#### [STATED PROBLEM]
Your task is to reproduce word for word the lines running from the line containing "placed() main_socket_tube();" to the line containing "points = [vertex.co", inclusive. Nothing else belongs in the answer.

#### [PROVIDED DATA]
* START *

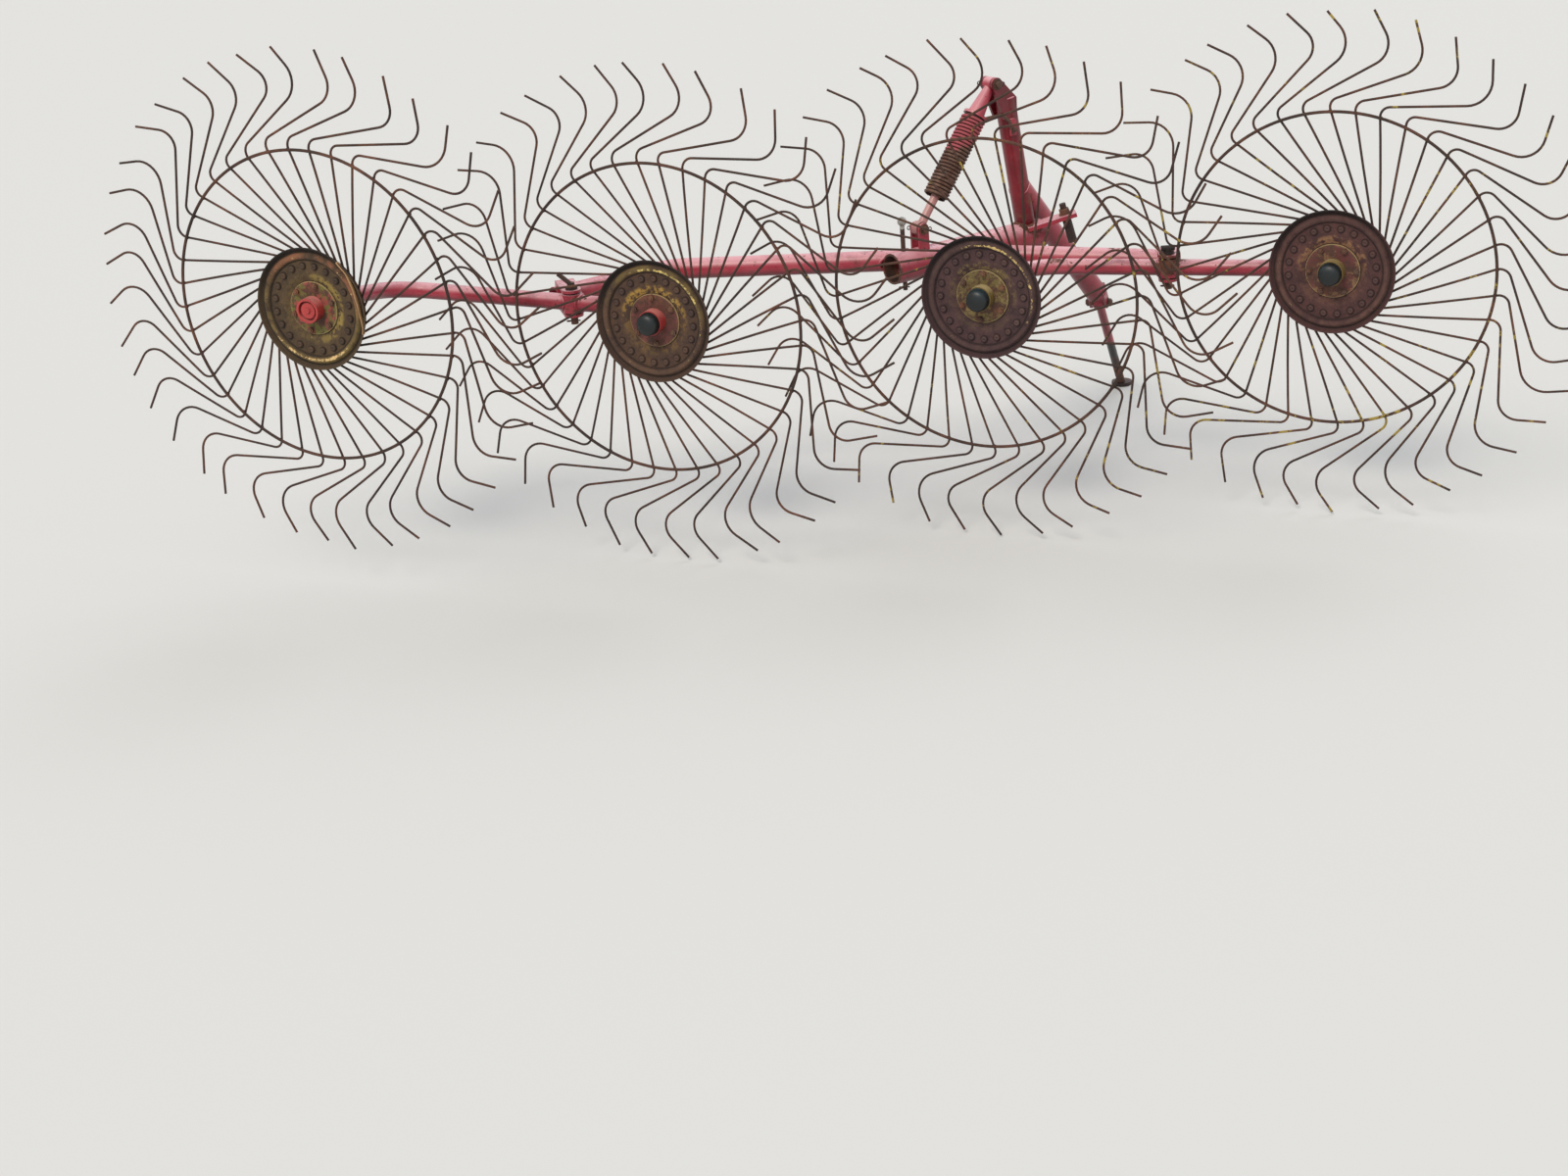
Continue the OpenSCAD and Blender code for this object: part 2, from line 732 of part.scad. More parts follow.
module stand_bolt() {
    color("#5b4a42") on_stand(stand_bolt_at) translate([0, 0, -44]) cylinder(h = 88, r = 9);
}

// Two plates from the strut's end down to the stand's bolt
module stand_ears() {
    color("#c8384a")
        difference() {
            on_stand(strut_end)
                for (s = [-25, 25])
                    translate([0, 0, s - 4]) {
                        linear_extrude(8)
                            polygon([[-36, 7], [-4, 37],
                                     [stand_bolt_out + 14, -stand_bolt_drop + 14],
                                     [stand_bolt_out - 14, -stand_bolt_drop - 14]]);
                        translate([stand_bolt_out, -stand_bolt_drop, 0]) cylinder(h = 8, r = 19.8);
                    }
            bar(strut_start, strut_end + strut_unit * 0.3, strut_tube / 2 + 0.3);
            on_stand(stand_bolt_at) translate([0, 0, -60]) cylinder(h = 120, r = 9.3);
        }
}

module stand_leg() {
    color("#7e1a26")
        difference() {
            union() {
                bar(stand_bolt_at, foot_at, stand_rod / 2);
                on_stand(stand_bolt_at) translate([0, 0, -16]) cylinder(h = 32, r = 20);
            }
            on_stand(stand_bolt_at) translate([0, 0, -60]) cylinder(h = 120, r = 9.05);
            translate(foot_at - [100, 100, 100]) cube([200, 200, 112]);
        }
}

module stand_foot() {
    color("#1b1917") translate(foot_at) cylinder(h = 12, r = foot_round / 2);
}

module hitch_plate() {
    color("#b8323f")
        difference() {
            translate(hitch_at)
                rotate([0, -hitch_lean, 0])
                    difference() {
                        translate([0, -78, 0]) cube([pin_out + 32, 62, hitch_plate_thick]);
                        translate([pin_out, -44, -50]) cylinder(h = 150, r = 10.3);
                    }
            bar(mast_foot, mast_top, mast_tube / 2 + 0.3);
            bar(socket_end, socket_end + main_dir * (main_length + 0.3), main_r + 0.3);
            bar(strut_start, strut_end, strut_tube / 2 + 0.3);
        }
}

// Hitch pin under its plate, with a thinner stub through it
module hitch_pin() {
    color("#5b4a42")
        translate(hitch_at)
            rotate([0, -hitch_lean, 0])
                translate([pin_out, -44, 0]) {
                    translate([0, 0, -hitch_pin_length - 0.3])
                        cylinder(h = hitch_pin_length, r = hitch_pin_radius);
                    translate([0, 0, -2]) cylinder(h = 48, r = 10);
                }
}

placed() wheel_tines(0);  // wheel_1_tines
placed() wheel_tines(1);  // wheel_2_tines
placed() wheel_tines(2);  // wheel_3_tines
placed() wheel_tines(3);  // wheel_4_tines
placed() wheel_disc(0);  // wheel_1_disc
placed() wheel_disc(1);  // wheel_2_disc
placed() wheel_disc(2);  // wheel_3_disc
placed() wheel_disc(3);  // wheel_4_disc
placed() wheel_back_plate(0);  // wheel_1_back_plate
placed() wheel_back_plate(1);  // wheel_2_back_plate
placed() wheel_back_plate(2);  // wheel_3_back_plate
placed() wheel_back_plate(3);  // wheel_4_back_plate
placed() wheel_hub(0);  // wheel_1_hub
placed() wheel_hub(1);  // wheel_2_hub
placed() wheel_hub(2);  // wheel_3_hub
placed() wheel_hub(3);  // wheel_4_hub
placed() wheel_cap(1);  // wheel_2_cap
placed() wheel_cap(2);  // wheel_3_cap
placed() wheel_cap(3);  // wheel_4_cap
placed() axle(0);  // axle_1
placed() axle(1);  // axle_2
placed() axle(2);  // axle_3
placed() axle(3);  // axle_4
placed() axle_nut();  // axle_1_nut
placed() left_carrier();
placed() right_carrier();
placed() left_bracket();
placed() right_bracket();
placed() left_swivel_pin();
placed() right_swivel_pin();
placed() left_beam();
placed() right_beam();
placed() main_socket_tube();
placed() socket_pin();
placed() spring_ears();
placed() spring_pin();
placed() spring_rod_and_eye();  // spring_rod
placed() spring_coil();
placed() spring_yoke();
placed() mast();
placed() mast_pin();
placed() strut();
placed() stand_ears();
placed() stand_bolt();
placed() stand_leg();
placed() stand_foot();
placed() hitch_plate();
placed() hitch_pin();
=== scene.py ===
"""Looks of a four-wheel hay rake: finish, discs, fasteners, coil, light and camera."""

import json
import math
import random

import bpy
from mathutils import Matrix, Vector, noise


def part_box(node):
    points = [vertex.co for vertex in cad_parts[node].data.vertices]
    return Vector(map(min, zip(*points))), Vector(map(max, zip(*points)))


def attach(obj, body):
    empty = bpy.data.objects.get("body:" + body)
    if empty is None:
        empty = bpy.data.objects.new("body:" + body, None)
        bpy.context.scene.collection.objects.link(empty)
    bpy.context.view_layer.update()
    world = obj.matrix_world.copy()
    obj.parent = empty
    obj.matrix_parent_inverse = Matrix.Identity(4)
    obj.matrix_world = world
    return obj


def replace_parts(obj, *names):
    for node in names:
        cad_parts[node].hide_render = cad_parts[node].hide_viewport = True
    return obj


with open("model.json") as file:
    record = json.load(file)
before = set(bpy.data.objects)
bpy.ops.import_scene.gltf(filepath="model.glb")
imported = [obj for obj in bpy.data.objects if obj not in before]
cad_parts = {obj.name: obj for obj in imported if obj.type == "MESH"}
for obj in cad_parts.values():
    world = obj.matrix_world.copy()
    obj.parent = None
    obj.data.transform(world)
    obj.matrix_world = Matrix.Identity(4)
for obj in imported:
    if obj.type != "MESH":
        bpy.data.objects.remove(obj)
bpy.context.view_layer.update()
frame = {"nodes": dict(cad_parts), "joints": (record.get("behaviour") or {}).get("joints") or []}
nodes = frame["nodes"]
joints = {joint["name"]: joint for joint in frame["joints"]}

# Wheel sizes in metres, the same as the solids they dress; Z is measured along the axle
DISC_RADIUS = 0.179
DISC_FRONT = 0.0038
SHEET = 0.003
BAND_RISE = 0.009
RIDGE_RISE = 0.0185
PLATE_BACK = 0.0162
NOSE_RADIUS = 0.036
NOSE_FRONT = 0.046
FLANGE_RADIUS = 0.43 * DISC_RADIUS
FLANGE_FRONT = 0.0121
BOLT_RING = 0.375 * DISC_RADIUS
RIVET_RING = 0.693 * DISC_RADIUS
RIVETS = 20
RIVET_TURN = 0.11
RIVET_HEAD = (0.0092, 0.0068)
BOLT_TURNS = {1: 0.27, 2: 0.55, 3: 0.42, 4: 0.0}
HUB_BOLTS = 6
HUB_BOLT = (0.015, 0.007, 0.0095)
HUB_NUT = (0.015, 0.007, 0.010)
CAP_RADIUS = 0.0335
CAP_LENGTH = 0.030
TORN_LIP = ((1.0, 52.0), (0.965, 38.0), (0.925, 24.0), (0.905, 10.0), (0.925, -4.0), (0.975, -14.0),
            (1.0, -22.0))
TORN_FOOT, TORN_TOP, TORN_WIDTH = 0.020, 0.030, 0.0034

TINES = 40
TINE_WIRE = 0.007
HOOP_RADIUS = 0.450
HOOP_WIRE = 0.009
TINE_START = 0.140
TINE_CORNERS = ((0.480, 30.0, 0.028), (0.626, 3.5, 0.060))
TINE_TIP = (0.7325, 10.5)
HOOP_LEVEL = (HOOP_WIRE + TINE_WIRE) / 2 - 0.0012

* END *

#### [TASK SOLUTION]
placed() main_socket_tube();
placed() socket_pin();
placed() spring_ears();
placed() spring_pin();
placed() spring_rod_and_eye();  // spring_rod
placed() spring_coil();
placed() spring_yoke();
placed() mast();
placed() mast_pin();
placed() strut();
placed() stand_ears();
placed() stand_bolt();
placed() stand_leg();
placed() stand_foot();
placed() hitch_plate();
placed() hitch_pin();
=== scene.py ===
"""Looks of a four-wheel hay rake: finish, discs, fasteners, coil, light and camera."""

import json
import math
import random

import bpy
from mathutils import Matrix, Vector, noise


def part_box(node):
    points = [vertex.co for vertex in cad_parts[node].data.vertices]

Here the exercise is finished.